Room nights, or one room rented for one night, also fell in most cities with large convention centers, even after expansion projects that were supposed to increase hotel business by attracting larger events, Sanders said.
Lancaster County has seen declines in room rentals over the past three years, but that’s a function of the recession, said Chris Barrett, president of the Pennsylvania Dutch Convention and Visitors Bureau.
Ninety percent of the events scheduled this year are first-time events, drawing larger crowds because the Lancaster County Convention Center is available, he said.
“So this is new business for us, new people who have never been to Lancaster before,” Barrett said. “Now people know where Lancaster is, which gives us a better chance to get them to come back.”

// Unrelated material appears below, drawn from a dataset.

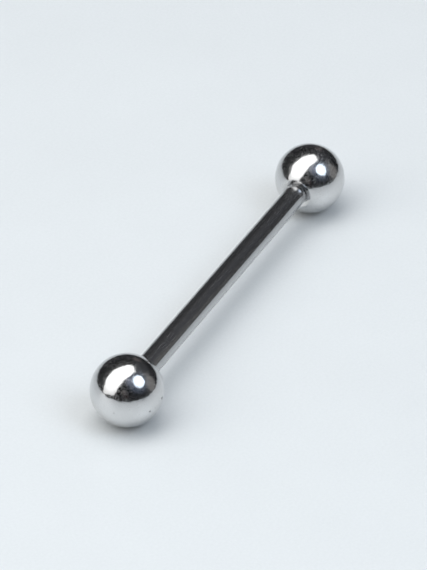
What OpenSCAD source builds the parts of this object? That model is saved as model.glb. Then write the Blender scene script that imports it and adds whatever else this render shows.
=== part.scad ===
// Tongue barbell: a straight bar with a threaded stub at each end and two screw-on balls.
// It lies on its balls: bar along X, up is +Z, origin on the floor below the bar's middle.
// All sizes are in millimetres.

/* [Bar] */
// Diameter of the bar
bar_d = 1.6; // [1.6:0.1:2.4]
// Length of the bar from shoulder to shoulder
bar_l = 24.5; // [12:0.5:40]
// Radius of the round at the bar's shoulder
shoulder_round = 0.35; // [0.2:0.05:0.6]
// How much that round takes off the bar's radius before the shoulder's flat face
shoulder_drop = 0.14; // [0.04:0.01:0.16]

/* [Thread] */
// Diameter over the crests of the thread
thread_d = 1.2; // [0.9:0.05:1.2]
// Rise of the thread in one turn
pitch = 0.25; // [0.2:0.01:0.3]
// Length of the threaded stub past the shoulder
stub_l = 2.2; // [1.4:0.1:2.6]
// Length of the plain neck between the shoulder and the thread
neck_l = 0.2; // [0.1:0.05:0.4]
// Bevel at the tip of the stub
tip_bevel = 0.12; // [0.05:0.01:0.2]

/* [Balls] */
// Diameter of each ball
ball_d = 5; // [4:0.25:8]
// How far a ball's dished seat shows all round the bar
seat_margin = 0.3; // [0.1:0.05:0.5]
// Slope of the dished seat, down towards the hole
seat_slope = 12; // [4:1:20]
// Clearance between the shoulder and a ball's seat
seat_gap = 0.02; // [0.01:0.01:0.05]
// Clearance between the thread's crests and the wall of a ball's hole
thread_gap = 0.02; // [0.01:0.01:0.04]
// Bevel at the mouth of a ball's hole
mouth_bevel = 0.02; // [0.01:0.01:0.04]
// Room left in a ball's hole past the stub's tip
tip_room = 0.3; // [0.1:0.05:0.6]
// Angle of the drill point at the bottom of the hole
drill_angle = 118; // [90:1:140]

/* [Hidden] */
$fn = 96;
steel = [0.77, 0.78, 0.79];

bar_r = bar_d / 2;
ball_r = ball_d / 2;
crest_r = thread_d / 2;
shoulder_r = bar_r - shoulder_drop;
shoulder_turn = acos(1 - shoulder_drop / shoulder_round); // how far the round turns
shoulder_steps = 8;
seat_r = bar_r + seat_margin;
rim_z = sqrt(pow(ball_r, 2) - pow(seat_r, 2)); // from a ball's centre to the rim of its seat
hole_r = crest_r + thread_gap;
hole_l = stub_l + tip_room;
drill_l = hole_r / tan(drill_angle / 2);
// From a ball's centre to the dished seat at radius r
function seat_z(r) = rim_z - (seat_r - r) * tan(seat_slope);
mouth_z = seat_z(hole_r);
ball_x = bar_l / 2 + seat_gap + seat_z(shoulder_r); // from the bar's middle to a ball's centre
overlap = 0.3; // what a cut or a joined end runs past the face it meets

// A 60 degree thread, with its crest flattened to an eighth of the pitch.
thread_sides = 24;
thread_depth = 0.61 * pitch;
flank = thread_depth * tan(30);
crest_w = pitch / 8;
root_r = crest_r - thread_depth;
lead = 0.02; // between the plain neck or tip and the first row of the thread
// One turn's rows: [height above the turn's start, share of the thread's depth]
rows = [[0, 0], [flank, 1], [flank + crest_w, 1], [2 * flank + crest_w, 0]];
turns = floor((stub_l - neck_l - tip_bevel - 2 * lead) / pitch) - 1;
thread_z0 = neck_l + lead;
thread_z1 = thread_z0 + (turns + 1) * pitch;
last_row = turns * len(rows);

// Share of the full depth at height z: the thread rises and runs out over one turn.
function run_out(z) = max(0, min(1, (z - thread_z0) / pitch, (thread_z1 - z) / pitch));
function around(r, z, i) = let (a = 360 * i / thread_sides) [r * cos(a), r * sin(a), z];
function flat_ring(r, z) = [for (i = [0 : thread_sides - 1]) around(r, z, i)];
function row_z(j, i) = thread_z0 + rows[j % len(rows)][0]
    + pitch * (floor(j / len(rows)) + i / thread_sides);
function thread_row(j) = [
    for (i = [0 : thread_sides - 1])
        let (z = row_z(j, i))
        around(root_r + thread_depth * rows[j % len(rows)][1] * run_out(z), z, i)
];

// The stub stands on z = 0, with its axis along Z. Its rows climb like the thread, so a row's
// last point meets the row one turn higher, and the two ends are closed to flat rings.
module stub() {
    n = thread_sides;
    turn = len(rows);
    low = 2 * n; // first point of the lowest thread row
    high = low + (last_row + 1) * n; // first point of the two rings at the tip
    points = concat(
        flat_ring(root_r, -overlap),
        flat_ring(root_r, neck_l),
        [for (j = [0 : last_row]) each thread_row(j)],
        flat_ring(root_r, stub_l - tip_bevel),
        flat_ring(root_r - tip_bevel, stub_l)
    );
    // Point i of thread row j
    function at(j, i) = low + j * n + i;
    // Two triangles between neighbouring points of a lower and an upper ring
    function band(a, b, c, d) = [[a, c, b], [a, d, c]];
    neck = [for (i = [0 : n - 1]) let (k = (i + 1) % n) each band(i, k, n + k, n + i)];
    start = [for (i = [0 : n - 2]) each band(n + i, n + i + 1, at(0, i + 1), at(0, i))];
    start_step = concat(
        band(2 * n - 1, n, at(0, 0), at(0, n - 1)),
        [for (j = [0 : turn - 1]) [at(0, n - 1), at(j + 1, 0), at(j, 0)]]
    );
    thread = [
        for (j = [0 : last_row - 1], i = [0 : n - 2])
            each band(at(j, i), at(j, i + 1), at(j + 1, i + 1), at(j + 1, i))
    ];
    thread_step = [
        for (j = [0 : last_row - turn - 1])
            each band(at(j, n - 1), at(j + turn, 0), at(j + turn + 1, 0), at(j + 1, n - 1))
    ];
    end_step = concat(
        [
            for (j = [last_row - turn : last_row - 1])
                [at(j, n - 1), at(j + 1, n - 1), at(last_row, 0)]
        ],
        band(at(last_row, n - 1), at(last_row, 0), high, high + n - 1)
    );
    end = [
        for (i = [0 : n - 2])
            each band(at(last_row, i), at(last_row, i + 1), high + i + 1, high + i)
    ];
    tip = [
        for (i = [0 : n - 1])
            let (k = (i + 1) % n)
            each band(high + i, high + k, high + n + k, high + n + i)
    ];
    caps = [[for (i = [0 : n - 1]) i], [for (i = [n - 1 : -1 : 0]) high + n + i]];
    polyhedron(
        points,
        concat(neck, start, start_step, thread, thread_step, end_step, end, tip, caps)
    );
}

// Turns local +Z outwards along the bar: side is 1 at the right end and -1 at the left end.
module outwards(side) {
    translate([0, 0, ball_r]) rotate([0, 90 * side, 0]) children();
}

// The upper shoulder's round, from the bar's side to the shoulder's flat face: [radius, height]
function shoulder() = [
    for (i = [0 : shoulder_steps])
        let (a = shoulder_turn * i / shoulder_steps)
        [bar_r - shoulder_round * (1 - cos(a)),
         bar_l / 2 - shoulder_round * (sin(shoulder_turn) - sin(a))]
];

module shaft() {
    upper = shoulder();
    rotate_extrude()
        polygon(concat(
            [[0, -bar_l / 2]],
            [for (i = [shoulder_steps : -1 : 0]) [upper[i][0], -upper[i][1]]],
            upper,
            [[0, bar_l / 2]]
        ));
}

module bar() {
    color(steel) {
        outwards(1) shaft();
        for (side = [-1, 1]) outwards(side) translate([0, 0, bar_l / 2]) stub();
    }
}

// A ball whose dished seat and tapped hole face local -Z
module ball() {
    mouth_r = hole_r + mouth_bevel;
    difference() {
        sphere(r = ball_r);
        // The dish goes on outside the ball at its own slope, so that it cuts nothing past its rim
        translate([0, 0, -seat_z(seat_r + overlap)])
            cylinder(r1 = seat_r + overlap, r2 = 0, h = (seat_r + overlap) * tan(seat_slope));
        translate([0, 0, -ball_d]) cylinder(r = seat_r + overlap, h = ball_d - seat_z(seat_r + overlap));
        translate([0, 0, -mouth_z - overlap]) cylinder(r = hole_r, h = hole_l + overlap);
        translate([0, 0, -mouth_z + hole_l]) cylinder(r1 = hole_r, r2 = 0, h = drill_l);
        translate([0, 0, -mouth_z - mouth_bevel])
            cylinder(r1 = mouth_r + mouth_bevel, r2 = hole_r, h = 2 * mouth_bevel);
    }
}

module left_ball() {
    color(steel) outwards(-1) translate([0, 0, ball_x]) ball();
}

module right_ball() {
    color(steel) outwards(1) translate([0, 0, ball_x]) ball();
}

bar();
left_ball();
right_ball();
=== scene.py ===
# Tongue barbell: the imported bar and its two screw-on balls, remade finely in polished steel
import math

import bmesh
import bpy
from mathutils import Matrix, Quaternion, Vector


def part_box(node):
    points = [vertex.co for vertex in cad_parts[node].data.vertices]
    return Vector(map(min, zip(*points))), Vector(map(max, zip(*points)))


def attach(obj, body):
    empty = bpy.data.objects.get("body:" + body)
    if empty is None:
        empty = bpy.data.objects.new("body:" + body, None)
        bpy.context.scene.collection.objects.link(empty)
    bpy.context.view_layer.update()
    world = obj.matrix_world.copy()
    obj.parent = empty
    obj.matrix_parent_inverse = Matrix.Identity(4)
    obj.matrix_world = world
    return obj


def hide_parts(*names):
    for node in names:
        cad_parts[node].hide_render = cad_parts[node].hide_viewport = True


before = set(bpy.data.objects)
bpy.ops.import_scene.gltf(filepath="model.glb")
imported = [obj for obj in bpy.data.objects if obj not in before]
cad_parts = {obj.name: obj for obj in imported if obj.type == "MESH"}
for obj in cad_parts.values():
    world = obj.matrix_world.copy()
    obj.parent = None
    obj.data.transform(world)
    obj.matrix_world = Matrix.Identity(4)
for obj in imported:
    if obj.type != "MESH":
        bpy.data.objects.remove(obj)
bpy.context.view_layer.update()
mm = 0.001

barRadius, ballRadius = 0.8 * mm, 2.5 * mm
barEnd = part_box("bar")[1].x  # the tip of the stub, from the bar's middle
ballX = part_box("right_ball")[1].x - ballRadius  # a ball's centre, from the bar's middle
axisHeight = ballRadius  # the barbell lies on its balls
print("barbell: tip at", round(barEnd / mm, 3), "mm and ball centre at", round(ballX / mm, 3), "mm")


# The camera looks from far off through a long lens
cameraView = {
    "aimMm": (-0.752, 0.253, 2.5),
    "distanceMm": 307.8,
    "turnDeg": -64.686,  # 0 looks along +Y, 90 looks along -X
    "heightDeg": 34.98,
    "rollDeg": 1.29,
    "lensMm": 281.56,
    "sensorMm": 36,
    "clip": (0.01, 20),  # metres
}


def placeCamera(view):
    turn, height = math.radians(view["turnDeg"]), math.radians(view["heightDeg"])
    level = math.cos(height)
    away = Vector((math.sin(turn) * level, -math.cos(turn) * level, math.sin(height)))
    data = bpy.data.cameras.new("camera")
    data.sensor_width = view["sensorMm"]
    data.lens = view["lensMm"]
    data.clip_start, data.clip_end = view["clip"]
    camera = bpy.data.objects.new("camera", data)
    bpy.context.scene.collection.objects.link(camera)
    aim = Vector(view["aimMm"]) * mm
    camera.location = aim + away * view["distanceMm"] * mm
    camera.rotation_mode = "QUATERNION"
    roll = Quaternion((0, 0, 1), math.radians(view["rollDeg"]))
    camera.rotation_quaternion = (-away).to_track_quat("-Z", "Y") @ roll
    bpy.context.scene.camera = camera


placeCamera(cameraView)
bpy.context.scene.view_settings.view_transform = "Standard"
bpy.context.scene.view_settings.look = "None"
print("barbell: camera placed")


# Adds a node with its settings, the values of its inputs and what is linked to them
def addNode(tree, kind, values=None, links=None, **settings):
    node = tree.nodes.new(kind)
    for name, value in settings.items():
        setattr(node, name, value)
    for socket, value in (values or {}).items():
        node.inputs[socket].default_value = value
    for socket, source in (links or {}).items():
        tree.links.new(source, node.inputs[socket])
    return node


# A Math node from numbers and sockets, which gives its result's socket
def calc(tree, operation, *terms, clamp=False):
    node = addNode(tree, "ShaderNodeMath", operation=operation, use_clamp=clamp)
    for place, term in enumerate(terms):
        if isinstance(term, (int, float)):
            node.inputs[place].default_value = term
        else:
            tree.links.new(term, node.inputs[place])
    return node.outputs[0]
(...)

York County also has seen declines in hotel rentals because of the economy, said Anne Druck, president of the York County Convention and Visitors Bureau. For now, convention space in the county is sufficient, but that could change when the economy rebounds, she said.
If the number of events and attendance at the York Expo Center grows, hotel-room rentals increase and organizers turn away events because of lack of space, then there could be a need for expansion, Druck said.
“It’s very hard for me to predict what 2010 will bring,” she said.
Central Pennsylvania’s convention space as a whole is good, the Marriott’s Sczypta said. The region is not faced with the same problems as major cities: hundreds of thousands of square feet in convention space and not enough business to fill it, she said.
Lancaster County and the rest of the region have enough convention space for the time being, Barrett said.
“Based on the area, I think supply is pretty strong,” he said. “I can’t see us building large convention facilities for years to come, at least in this county.”